Should've just said that to begin with


----------



## Jabberwockish (Aug 29, 2011)

chetan.saraf said:


> my D2G was running gud CM 9 24/4 when i discovered that the 1/6 th of the screen from top to bottom including menu key is not responding to the touches ()As shown in the pic). My phone wasnt hit even by a feather, it was on my table in fron of me or in my pocket. plz sombody tell me what to do now.... and please dont tel me its hardware issue and i cannot fix it ... :-((


It does sound like a hardware issue, but one that you can probably fix by replacing the digitizer.


----------



## bikedude880 (Jun 18, 2011)

Jabberwockish said:


> It does sound like a hardware issue, but one that you can probably fix by replacing the digitizer.

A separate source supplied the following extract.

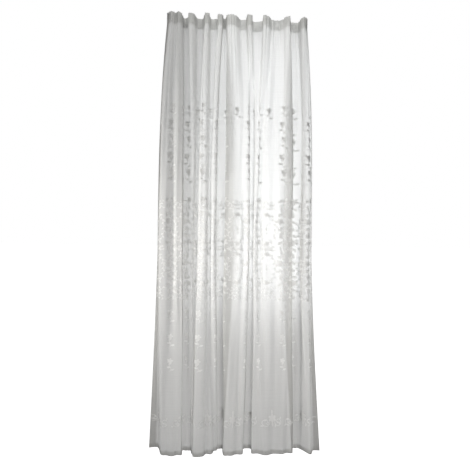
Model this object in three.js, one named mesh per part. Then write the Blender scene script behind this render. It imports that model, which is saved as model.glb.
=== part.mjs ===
// Sheer voile curtain: one long panel of thin cloth, gathered on a tape and hanging in soft uneven folds.
// Millimetres, +Z up. X runs along the hung width, and the front of the cloth faces -Y.
// The origin is the middle of the top edge, the line that the curtain hangs from.
import * as THREE from "three";

// Sizes down the drop, measured from the top edge
const DROP = 2450;
const TOP_BAND = 60;
const MIDDLE = 1300;
const HEM = 22;
const TAPE_TOP = 7;
const TAPE_HEIGHT = 50;

// Thicknesses: single cloth, the turned and stitched edges, and the woven tape
const CLOTH = 1.5;
const TURNED = 2.4;
const TAPE = 1.2;
const SEWN_GAP = 0.4;

// Height over which a turned edge steps down to single cloth, and the longest step along a fold
const STEP_DOWN = 4;
const LONGEST_STEP = 19;

// How fast the pleats relax below the tape, and how late the folds open out to the hem
const RELAX = 3;
const OPEN_OUT = 1.3;

// Each row is one crest or hollow, from the left side of the cloth to the right.
// It gives the left bend, the right bend and the depth (minus is forward) at three heights.
const COLUMNS = [
  "name",
  "headLeft", "headRight", "headDepth",
  "midLeft", "midRight", "midDepth",
  "hemLeft", "hemRight", "hemDepth",
];
const FOLDS = [
  ["left side edge", -392, -384, -18, -434, -427, 14, -476, -428, 72],
  ["first crest, left half", -378, -356, -36, -418, -386, -26, -396, -368, -14],
  ["first crest, dip", -350, -342, -24, -358, -342, -3, -350, -332, -26],
  ["first crest, right half", -336, -318, -36, -322, -290, -26, -314, -286, -12],
  ["first hollow", -302, -282, 24, -298, -272, 23, -282, -260, 30],
  ["second pleat", -268, -254, -30, -252, -238, 8, -250, -236, 28],
  ["second hollow", -218, -194, 27, -226, -212, 23, -230, -227, 4],
  ["second crest", -181, -164, -36, -204, -164, -27, -222, -168, -34],
  ["shallow groove", -150, -116, 20, -153, -143, 4, -148, -122, -10],
  ["third pleat", -107, -88, -30, -132, -111, -22, -106, -90, 20],
  ["third hollow", -82, -66, 12, -104, -6, 24, -78, -56, 40],
  ["third crest, left half", -56, -20, -31, -62, 14, -30, -49, -4, -30],
  ["third crest, right half", 18, 46, 16, 40, 76, -27, 22, 52, -18],
  ["fourth pleat, hollow below", 56, 74, -38, 84, 103, 20, 64, 104, 31],
  ["fourth crest, left edge", 86, 138, 25, 108, 122, -24, 108, 140, -14],
  ["fourth crest, crease", 144, 162, -38, 132, 146, -10, 170, 192, -31],
  ["fourth crest, face", 198, 248, 4, 162, 258, -26, 226, 280, -24],
  ["fourth crest, right edge", 274, 291, -38, 290, 322, -28, 308, 337, -14],
  ["fifth hollow", 306, 350, 19, 276, 388, 24, 347, 384, 31],
  ["fifth crest", 364, 380, -36, 367, 410, -26, 434, 446, -34],
  ["right side edge", 386, 392, -22, 428, 438, 2, 459, 500, 6],
];

// Sections down the relaxing stretch, crowded towards the tape, and down the opening stretch
const RELAX_SECTIONS = 9;
const CROWDING = 1.8;
const OPEN_SECTIONS = 4;

function spread(from, to, count, power) {
  return Array.from({ length: count }, (_, i) => from + (to - from) * ((i + 1) / count) ** power);
}

// Drops at which the cloth is sectioned
const SECTIONS = [
  0,
  TOP_BAND,
  TOP_BAND + STEP_DOWN,
  ...spread(TOP_BAND + STEP_DOWN, MIDDLE, RELAX_SECTIONS, CROWDING),
  ...spread(MIDDLE, DROP - HEM - STEP_DOWN, OPEN_SECTIONS, 1),
  DROP - HEM,
  DROP,
];

function readRow(row) {
  return Object.fromEntries(COLUMNS.map((column, i) => [column, row[i]]));
}

// Share of the way from the heading's shape to the middle shape, and from there to the hem's
function shares(drop) {
  const relaxed = THREE.MathUtils.clamp((drop - TOP_BAND) / (MIDDLE - TOP_BAND), 0, 1);
  const opened = THREE.MathUtils.clamp((drop - MIDDLE) / (DROP - MIDDLE), 0, 1);
  return { relax: 1 - (1 - relaxed) ** RELAX, open: opened ** OPEN_OUT };
}

function between(fold, what, { relax, open }) {
  const upper = THREE.MathUtils.lerp(fold[`head${what}`], fold[`mid${what}`], relax);
  return THREE.MathUtils.lerp(upper, fold[`hem${what}`], open);
}

// The bends of the cloth in plan at one height, two for each crest or hollow
function bends(drop) {
  const share = shares(drop);
  return FOLDS.map(readRow).flatMap((fold) => {
    const depth = between(fold, "Depth", share);
    return ["Left", "Right"].map((side) => new THREE.Vector3(between(fold, side, share), depth, 0));
  });
}

// Steps between neighbouring bends, the same at every height so that the sections match
function stepCounts() {
  const plans = [0, MIDDLE, DROP].map(bends);
  return plans[0].slice(1).map((_, i) => {
    const longest = Math.max(...plans.map((plan) => plan[i].distanceTo(plan[i + 1])));
    return Math.ceil(longest / LONGEST_STEP);
  });
}

const STEPS = stepCounts();

// The plan line of the cloth at one height, as points with the direction that the cloth faces
function section(drop) {
  const points = bends(drop);
  const curve = new THREE.CatmullRomCurve3(points, false, "centripetal");
  const line = STEPS.flatMap((count, i) => {
    return Array.from({ length: count }, (_, j) => curve.getPoint((i + j / count) / STEPS.length));
  });
  line.push(points.at(-1).clone());
  return line.map((point, i) => {
    const along = line[Math.min(i + 1, line.length - 1)].clone().sub(line[Math.max(i - 1, 0)]).normalize();
    return { point, facing: new THREE.Vector3(along.y, -along.x, 0) };
  });
}

// A closed sheet through the given drops: a front skin, a back skin and the four edges between them
function sheet(drops, behind, thicknessAt) {
  const rows = drops.map(section);
  const columns = rows[0].length;
  const positions = [];
  const index = [];
  for (const side of [0.5, -0.5]) {
    rows.forEach((row, r) => {
      row.forEach(({ point, facing }, c) => {
        const offset = side * thicknessAt(drops[r], c, columns) - behind;
        positions.push(point.x + facing.x * offset, point.y + facing.y * offset, -drops[r]);
      });
    });
  }
  const backStart = rows.length * columns;
  const front = (r, c) => r * columns + c;
  const back = (r, c) => backStart + front(r, c);
  const quad = (a, b, c, d) => index.push(a, b, c, a, c, d);
  const lastRow = rows.length - 1;
  const lastColumn = columns - 1;
  for (let r = 0; r < lastRow; r += 1) {
    for (let c = 0; c < lastColumn; c += 1) {
      quad(front(r, c), front(r + 1, c), front(r + 1, c + 1), front(r, c + 1));
      quad(back(r, c), back(r, c + 1), back(r + 1, c + 1), back(r + 1, c));
    }
    quad(front(r, 0), back(r, 0), back(r + 1, 0), front(r + 1, 0));
    quad(front(r, lastColumn), front(r + 1, lastColumn), back(r + 1, lastColumn), back(r, lastColumn));
  }
  for (let c = 0; c < lastColumn; c += 1) {
    quad(front(0, c), front(0, c + 1), back(0, c + 1), back(0, c));
    quad(front(lastRow, c), back(lastRow, c), back(lastRow, c + 1), front(lastRow, c + 1));
  }
  const geometry = new THREE.BufferGeometry();
  geometry.setAttribute("position", new THREE.Float32BufferAttribute(positions, 3));
  geometry.setIndex(index);
  geometry.computeVertexNormals();
  return geometry;
}

// The panel: its top band, bottom hem and narrow side hems are turned over and stitched, so they are thicker
function voilePanel() {
  const thickness = (drop, column, columns) => {
    const turnedAcross = drop <= TOP_BAND || drop >= DROP - HEM;
    const turnedAtSide = column <= STEPS[0] || column >= columns - 1 - STEPS.at(-1);
    return turnedAcross || turnedAtSide ? TURNED : CLOTH;
  };
  const material = new THREE.MeshStandardMaterial({ color: 0xe9e9e5, roughness: 0.85, metalness: 0 });
  const mesh = new THREE.Mesh(sheet(SECTIONS, 0, thickness), material);
  mesh.name = "voile_panel";
  return mesh;
}

// The tape that gathers the top edge, sewn flat to the back of the turned band
function headingTape() {
  const behind = TURNED / 2 + SEWN_GAP + TAPE / 2;
  const drops = [TAPE_TOP, TAPE_TOP + TAPE_HEIGHT];
  const material = new THREE.MeshStandardMaterial({ color: 0xdededa, roughness: 0.8, metalness: 0 });
  const mesh = new THREE.Mesh(sheet(drops, behind, () => TAPE), material);
  mesh.name = "heading_tape";
  return mesh;
}

const curtain = new THREE.Group();
curtain.add(voilePanel());
curtain.add(headingTape());

export default curtain;
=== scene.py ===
import math

import bpy
import numpy as np
from mathutils import Matrix, Vector


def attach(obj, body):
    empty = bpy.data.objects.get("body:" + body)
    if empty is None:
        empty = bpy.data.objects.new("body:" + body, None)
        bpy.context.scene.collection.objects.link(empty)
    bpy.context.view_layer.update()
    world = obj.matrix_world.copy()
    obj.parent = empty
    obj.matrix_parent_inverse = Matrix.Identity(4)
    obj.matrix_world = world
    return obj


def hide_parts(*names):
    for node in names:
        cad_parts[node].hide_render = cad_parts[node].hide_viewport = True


# Sheer voile curtain: the fine cloth with its turned hems, the gathering tape, the stitching and
# the white embroidery. The cloth is worked out in millimetres, and Blender's objects are in metres.
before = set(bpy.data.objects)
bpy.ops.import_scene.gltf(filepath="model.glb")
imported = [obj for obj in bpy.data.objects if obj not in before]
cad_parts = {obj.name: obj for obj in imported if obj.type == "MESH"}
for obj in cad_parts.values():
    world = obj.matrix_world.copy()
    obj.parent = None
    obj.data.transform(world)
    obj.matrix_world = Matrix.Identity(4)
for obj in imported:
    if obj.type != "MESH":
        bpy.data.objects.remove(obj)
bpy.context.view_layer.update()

MM = 0.001

# Camera: eye at mid height, a little to the left of the curtain
CAMERA_DISTANCE = 2.2
CAMERA_LEFT_DEG = 3.3
CAMERA_HEIGHT = -1.2236
CAMERA_ROLL_DEG = 0.7
CAMERA_LENS = 29.9
SENSOR = 36.0

# Soft rectangular lights. Each row gives the name, the place, the point aimed at, the width and
# height, all in metres, then the watts, the spread in degrees and the colour.
LIGHTS = (
    ("near back", (0.22, 0.35, -0.82), (0.22, 0.0, -0.82), (0.8, 1.6), 5.8, 115, (0.95, 0.97, 1.0)),
    ("far back", (0.1, 1.2, -1.0), (0.1, 0.0, -0.9), (0.8, 0.8), 1.0, 90, (0.99, 1.0, 0.97)),
    ("heading", (0.0, -0.5, 0.25), (0.0, 0.0, -0.03), (0.9, 0.1), 2.8, 160, (1.0, 1.0, 0.98)),
    ("side", (-2.6, -1.4, -1.1), (-0.2, 0.0, -1.25), (0.5, 0.6), 7.3, 55, (1.0, 0.98, 0.95)),
    ("front", (0.6, -3.0, -1.5), (0.12, 0.0, -1.85), (1.2, 1.0), 7.0, 60, (1.0, 0.99, 0.97)),
)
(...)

I.e. taking apart the entire phone 

Look up "droid2 teardown"... should be an iFixIt article. D2 and D2G teardown will be the same.


----------



## Jabberwockish (Aug 29, 2011)

Hey, I was just doing what the guy asked:



chetan.saraf said:


> please dont tel me its hardware issue and i cannot fix it ... :-((


----------



## MissionImprobable (Feb 12, 2012)

bikedude880 said:


> What would clearing user data do for software that isn't even touchable by us? (touchscreen driver)

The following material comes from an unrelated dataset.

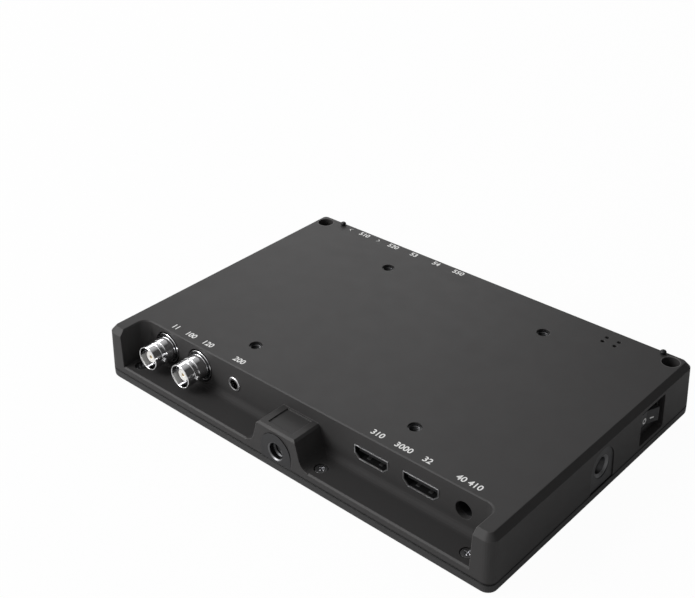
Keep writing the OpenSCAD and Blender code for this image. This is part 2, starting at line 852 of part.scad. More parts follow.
module light_guide() {
    color(white_colour) screen_block(panel_w - 2 * tray_t, panel_h - 2 * tray_t,
        cell_z + cell_t, tray_z1 - tray_t);
}

module panel_tray() {
    color(steel_colour) difference() {
        screen_block(panel_w, panel_h, cell_z, tray_z1);
        screen_block(panel_w - 2 * tray_t, panel_h - 2 * tray_t, cell_z - over,
            tray_z1 - tray_t);
    }
}

// Main board

// Board with a notch at its corner, in which the power jack hangs
module main_board() {
    color(board_colour) difference() {
        block(-board_x, board_x, board_y0, board_y1, board_top_z - board_t, board_top_z);
        block(power_x - power_body_w / 2 - seat_gap, board_x + over, board_y0 - over,
            room_y0 + power_len + 2 * seat_gap, board_top_z - board_t - over, board_top_z + over);
        for (p = board_spots)
            bar_z(p, board_top_z - board_t - over, board_top_z + over, board_screw_r + seat_gap);
    }
}

// Chips under the board: three square bodies in a row
module board_chips() {
    z1 = board_top_z - board_t;
    small_x = panel_socket_x - panel_socket_w / 2 - chip_side - chip_small;
    mid_x = small_x - chip_gap - chip_mid;
    big_x = mid_x - chip_gap - chip_big;
    color(black_colour) for (c = [[big_x, chip_big], [mid_x, chip_mid], [small_x, chip_small]])
        block(c[0], c[0] + c[1], y_mid, y_mid + c[1], z1 - chip_t, z1);
}

module shield_can() {
    color(steel_colour) block(shield_x, shield_x + shield_w, shield_y, shield_y + shield_l,
        board_top_z, board_top_z + shield_t);
}

module ribbon_sockets() {
    z1 = board_top_z - board_t;
    z0 = z1 - ribbon_socket_t;
    y1 = board_y1 - ribbon_socket_in;
    color(white_colour) {
        block(key_mid_x - key_socket_w / 2, key_mid_x + key_socket_w / 2,
            y1 - ribbon_socket_d, y1, z0, z1);
        block(panel_socket_x - panel_socket_w / 2, panel_socket_x + panel_socket_w / 2,
            y_mid - ribbon_socket_d / 2, y_mid + ribbon_socket_d / 2, z0, z1);
    }
}

module board_screws() {
    z1 = board_top_z - board_t;
    color(steel_colour) for (p = board_spots) difference() {
        union() {
            bar_z(p, z1 - board_screw_head_t, z1, board_screw_head_r);
            bar_z(p, z1 - skin, board_top_z + board_screw_len - board_screw_spare, board_screw_r);
        }
        cross_recess(p, z1 - board_screw_head_t, board_screw_head_r * 0.6, recess_depth);
    }
}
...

Figured it could have been a strange case of the ghost touch issue that some people used to experience where their touch would jump around and part of the screen wouldn't work. Usually a full reset would temporarily fix it. Again though, yeah, likely it's a hardware issue. Go back to sleep, Marvin =p


----------



## chetan.saraf (Apr 17, 2012)

So what would be the total cost to fix it... :-((


----------



## bikedude880 (Jun 18, 2011)

chetan.saraf said:


> So what would be the total cost to fix it... :-((


Something around $20-25 USD for the part, and a few hours of time and an extremely careful hand (don't want to break any ribbon cables)


----------



## chetan.saraf (Apr 17, 2012)

aaaahhhhhh.... thats a blow..... thnx for the replies and i think i shud catch one professional for that...
i dont want to hurt myself more..... haha


----------



## aunguyen (May 16, 2012)

i 've met this problem ~3weeks ago and there is 1 thing you can do : replace a new digitizer for it
P/S : may be almost D2G will have this problem , just depend on time , may be it was a factory error of Motorola


----------